** WORK INSTRUCTIONS **
Identify all lines of the data containing the string "axes" and copy them.

** DATA FOR THIS EXERCISE **

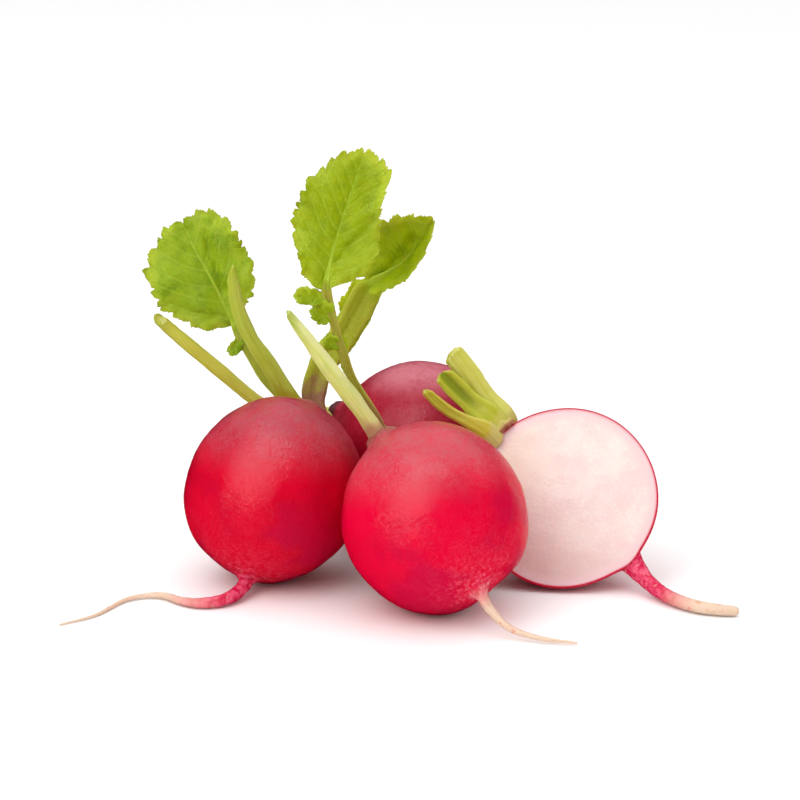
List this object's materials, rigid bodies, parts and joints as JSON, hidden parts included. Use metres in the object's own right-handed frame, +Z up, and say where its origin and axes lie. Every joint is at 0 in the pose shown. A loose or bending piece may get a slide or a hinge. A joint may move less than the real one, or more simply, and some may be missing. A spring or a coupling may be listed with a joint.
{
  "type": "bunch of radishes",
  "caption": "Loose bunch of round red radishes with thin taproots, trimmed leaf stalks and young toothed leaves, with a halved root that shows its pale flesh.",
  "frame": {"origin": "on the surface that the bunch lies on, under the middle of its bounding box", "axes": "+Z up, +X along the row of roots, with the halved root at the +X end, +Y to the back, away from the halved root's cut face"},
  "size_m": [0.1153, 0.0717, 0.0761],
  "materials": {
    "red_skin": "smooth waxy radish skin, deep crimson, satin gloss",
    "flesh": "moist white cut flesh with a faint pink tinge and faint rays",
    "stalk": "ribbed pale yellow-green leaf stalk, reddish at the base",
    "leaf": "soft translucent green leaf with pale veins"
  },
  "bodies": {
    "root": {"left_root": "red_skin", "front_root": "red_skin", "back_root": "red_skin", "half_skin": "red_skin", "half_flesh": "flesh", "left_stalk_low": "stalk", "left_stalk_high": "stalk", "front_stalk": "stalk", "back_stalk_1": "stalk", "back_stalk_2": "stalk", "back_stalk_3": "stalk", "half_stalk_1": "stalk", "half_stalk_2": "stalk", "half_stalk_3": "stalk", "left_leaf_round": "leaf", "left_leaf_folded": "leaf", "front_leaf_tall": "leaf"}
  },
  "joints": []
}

--

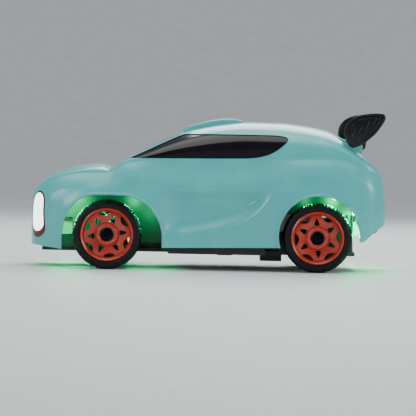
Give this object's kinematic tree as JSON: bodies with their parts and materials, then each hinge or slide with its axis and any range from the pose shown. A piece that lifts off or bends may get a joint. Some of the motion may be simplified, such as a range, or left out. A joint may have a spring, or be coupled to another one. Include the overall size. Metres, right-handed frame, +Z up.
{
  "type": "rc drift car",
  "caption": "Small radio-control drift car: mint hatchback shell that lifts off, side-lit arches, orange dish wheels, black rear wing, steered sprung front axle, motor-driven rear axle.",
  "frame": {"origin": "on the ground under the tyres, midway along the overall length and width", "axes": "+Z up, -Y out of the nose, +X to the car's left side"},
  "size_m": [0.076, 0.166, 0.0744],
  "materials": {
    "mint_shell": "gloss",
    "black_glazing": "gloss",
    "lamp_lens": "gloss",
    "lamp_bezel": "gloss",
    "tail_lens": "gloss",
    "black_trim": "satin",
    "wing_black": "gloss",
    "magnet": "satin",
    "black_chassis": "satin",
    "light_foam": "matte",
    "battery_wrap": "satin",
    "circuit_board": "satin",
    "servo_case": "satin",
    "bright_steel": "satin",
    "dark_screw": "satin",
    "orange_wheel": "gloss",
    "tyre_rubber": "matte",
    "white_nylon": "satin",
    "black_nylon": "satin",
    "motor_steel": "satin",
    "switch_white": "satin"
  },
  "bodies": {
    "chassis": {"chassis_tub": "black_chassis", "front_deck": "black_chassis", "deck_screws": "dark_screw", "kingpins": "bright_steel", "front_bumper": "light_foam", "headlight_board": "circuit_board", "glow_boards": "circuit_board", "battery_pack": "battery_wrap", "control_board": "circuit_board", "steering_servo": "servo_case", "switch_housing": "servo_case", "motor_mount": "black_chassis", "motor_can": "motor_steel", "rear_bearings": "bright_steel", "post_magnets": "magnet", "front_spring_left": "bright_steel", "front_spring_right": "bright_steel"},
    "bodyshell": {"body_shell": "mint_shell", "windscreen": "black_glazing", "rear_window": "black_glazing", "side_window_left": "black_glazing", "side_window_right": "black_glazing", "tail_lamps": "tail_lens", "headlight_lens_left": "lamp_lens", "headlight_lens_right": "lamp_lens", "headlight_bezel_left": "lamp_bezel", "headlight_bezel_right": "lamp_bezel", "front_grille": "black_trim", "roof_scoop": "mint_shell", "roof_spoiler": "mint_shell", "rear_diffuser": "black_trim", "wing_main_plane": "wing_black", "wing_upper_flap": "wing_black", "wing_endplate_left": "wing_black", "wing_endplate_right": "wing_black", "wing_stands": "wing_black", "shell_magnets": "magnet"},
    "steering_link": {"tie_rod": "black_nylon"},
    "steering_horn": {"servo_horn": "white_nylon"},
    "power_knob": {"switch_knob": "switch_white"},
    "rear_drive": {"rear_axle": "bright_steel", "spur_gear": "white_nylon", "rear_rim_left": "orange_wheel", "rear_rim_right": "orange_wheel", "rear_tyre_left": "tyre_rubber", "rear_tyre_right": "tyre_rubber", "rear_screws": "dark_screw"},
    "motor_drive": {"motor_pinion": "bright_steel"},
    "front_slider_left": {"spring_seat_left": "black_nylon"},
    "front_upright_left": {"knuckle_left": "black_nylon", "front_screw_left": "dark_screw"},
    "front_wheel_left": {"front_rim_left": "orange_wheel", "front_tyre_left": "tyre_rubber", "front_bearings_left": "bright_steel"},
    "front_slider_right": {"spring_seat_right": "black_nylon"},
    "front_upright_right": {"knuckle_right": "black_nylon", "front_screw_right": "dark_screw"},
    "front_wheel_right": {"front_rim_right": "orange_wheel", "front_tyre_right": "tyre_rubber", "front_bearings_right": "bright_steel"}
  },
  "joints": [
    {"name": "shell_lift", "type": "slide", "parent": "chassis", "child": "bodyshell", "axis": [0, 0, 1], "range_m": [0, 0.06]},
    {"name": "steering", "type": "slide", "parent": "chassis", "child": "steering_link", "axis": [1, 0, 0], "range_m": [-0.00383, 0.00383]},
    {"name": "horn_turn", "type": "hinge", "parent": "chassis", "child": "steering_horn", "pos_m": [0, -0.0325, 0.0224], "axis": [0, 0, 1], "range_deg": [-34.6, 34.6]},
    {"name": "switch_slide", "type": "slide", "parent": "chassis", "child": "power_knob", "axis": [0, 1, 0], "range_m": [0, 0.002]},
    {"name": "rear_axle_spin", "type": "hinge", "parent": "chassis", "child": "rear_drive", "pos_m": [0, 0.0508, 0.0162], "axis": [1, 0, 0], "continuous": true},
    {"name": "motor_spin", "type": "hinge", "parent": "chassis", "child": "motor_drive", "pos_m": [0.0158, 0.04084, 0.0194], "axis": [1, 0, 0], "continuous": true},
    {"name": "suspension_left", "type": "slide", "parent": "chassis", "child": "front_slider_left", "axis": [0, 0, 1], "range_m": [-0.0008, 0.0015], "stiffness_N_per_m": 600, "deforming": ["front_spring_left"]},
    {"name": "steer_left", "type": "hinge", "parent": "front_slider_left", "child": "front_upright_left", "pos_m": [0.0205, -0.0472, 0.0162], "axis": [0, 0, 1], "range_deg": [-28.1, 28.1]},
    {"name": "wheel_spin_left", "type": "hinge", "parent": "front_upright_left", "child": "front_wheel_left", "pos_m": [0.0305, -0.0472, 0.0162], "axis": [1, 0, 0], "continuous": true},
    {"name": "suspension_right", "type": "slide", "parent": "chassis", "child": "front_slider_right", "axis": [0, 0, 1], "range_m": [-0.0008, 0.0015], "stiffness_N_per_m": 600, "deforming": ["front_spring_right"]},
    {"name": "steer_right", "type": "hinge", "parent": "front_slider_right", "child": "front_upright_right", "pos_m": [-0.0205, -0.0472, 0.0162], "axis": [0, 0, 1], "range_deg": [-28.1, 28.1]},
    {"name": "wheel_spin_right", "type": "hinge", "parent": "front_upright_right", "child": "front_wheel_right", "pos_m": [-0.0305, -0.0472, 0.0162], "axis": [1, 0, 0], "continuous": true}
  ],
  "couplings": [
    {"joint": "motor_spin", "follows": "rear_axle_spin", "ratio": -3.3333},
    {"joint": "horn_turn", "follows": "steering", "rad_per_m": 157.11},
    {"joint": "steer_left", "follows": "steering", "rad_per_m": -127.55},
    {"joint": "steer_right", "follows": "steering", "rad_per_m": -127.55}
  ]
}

...

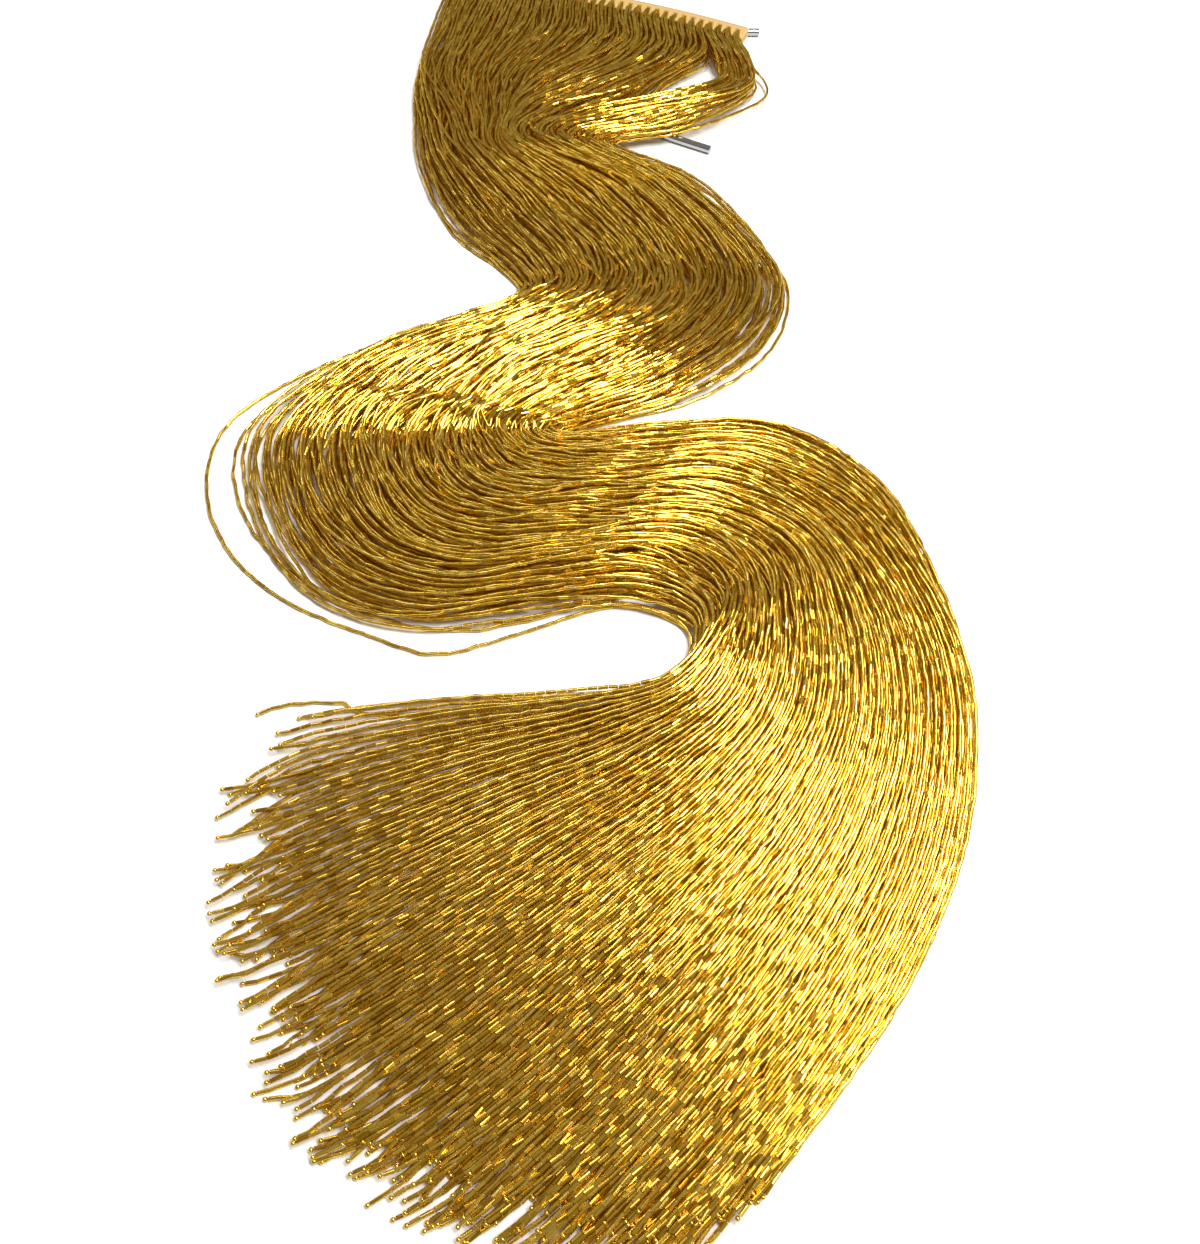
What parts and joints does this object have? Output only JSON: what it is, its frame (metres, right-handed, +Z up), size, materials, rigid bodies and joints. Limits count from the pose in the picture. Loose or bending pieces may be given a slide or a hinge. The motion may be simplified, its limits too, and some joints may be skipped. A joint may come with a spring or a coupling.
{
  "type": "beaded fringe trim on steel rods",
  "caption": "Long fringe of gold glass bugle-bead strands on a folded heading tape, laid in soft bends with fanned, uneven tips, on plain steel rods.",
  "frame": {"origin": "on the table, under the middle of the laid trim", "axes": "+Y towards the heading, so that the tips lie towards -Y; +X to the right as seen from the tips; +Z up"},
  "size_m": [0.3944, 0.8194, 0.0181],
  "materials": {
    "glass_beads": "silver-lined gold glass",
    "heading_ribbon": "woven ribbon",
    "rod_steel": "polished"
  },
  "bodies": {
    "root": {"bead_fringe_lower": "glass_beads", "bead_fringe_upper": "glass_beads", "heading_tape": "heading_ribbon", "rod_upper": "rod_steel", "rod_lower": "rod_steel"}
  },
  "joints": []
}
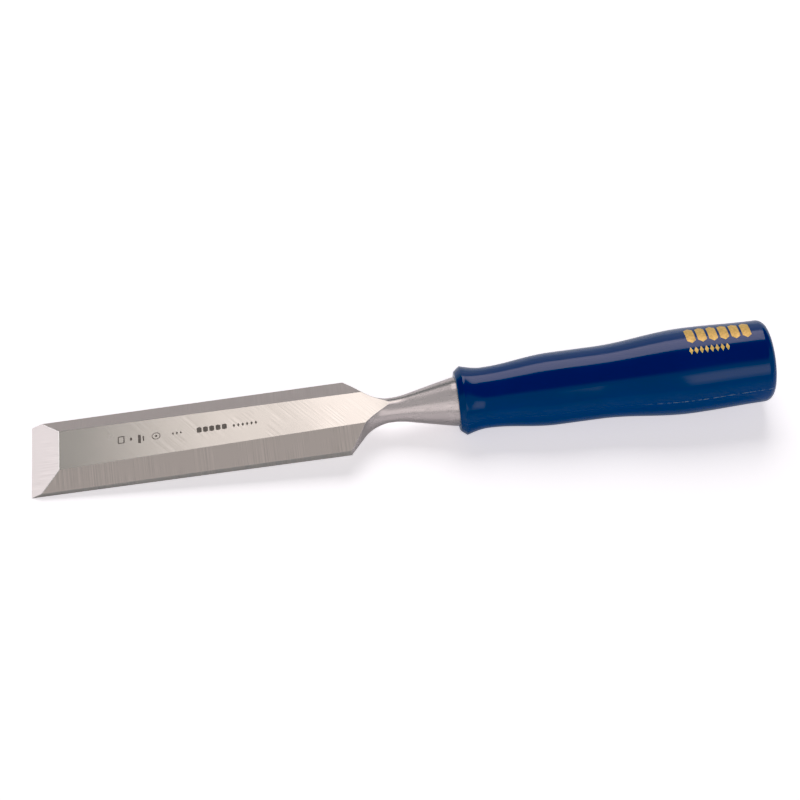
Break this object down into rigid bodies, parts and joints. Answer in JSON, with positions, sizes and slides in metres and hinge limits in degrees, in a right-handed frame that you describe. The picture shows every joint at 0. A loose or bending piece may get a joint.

** COMPLETE OUTPUT **
List this object's materials, rigid bodies, parts and joints as JSON, hidden parts included. Use metres in the object's own right-handed frame, +Z up, and say where its origin and axes lie. Every joint is at 0 in the pose shown. A loose or bending piece may get a slide or a hinge. A joint may move less than the real one, or more simply, and some may be missing. A spring or a coupling may be listed with a joint.
  "frame": {"origin": "on the surface that the bunch lies on, under the middle of its bounding box", "axes": "+Z up, +X along the row of roots, with the halved root at the +X end, +Y to the back, away from the halved root's cut face"},
  "frame": {"origin": "on the ground under the tyres, midway along the overall length and width", "axes": "+Z up, -Y out of the nose, +X to the car's left side"},
  "frame": {"origin": "on the table, under the middle of the laid trim", "axes": "+Y towards the heading, so that the tips lie towards -Y; +X to the right as seen from the tips; +Z up"},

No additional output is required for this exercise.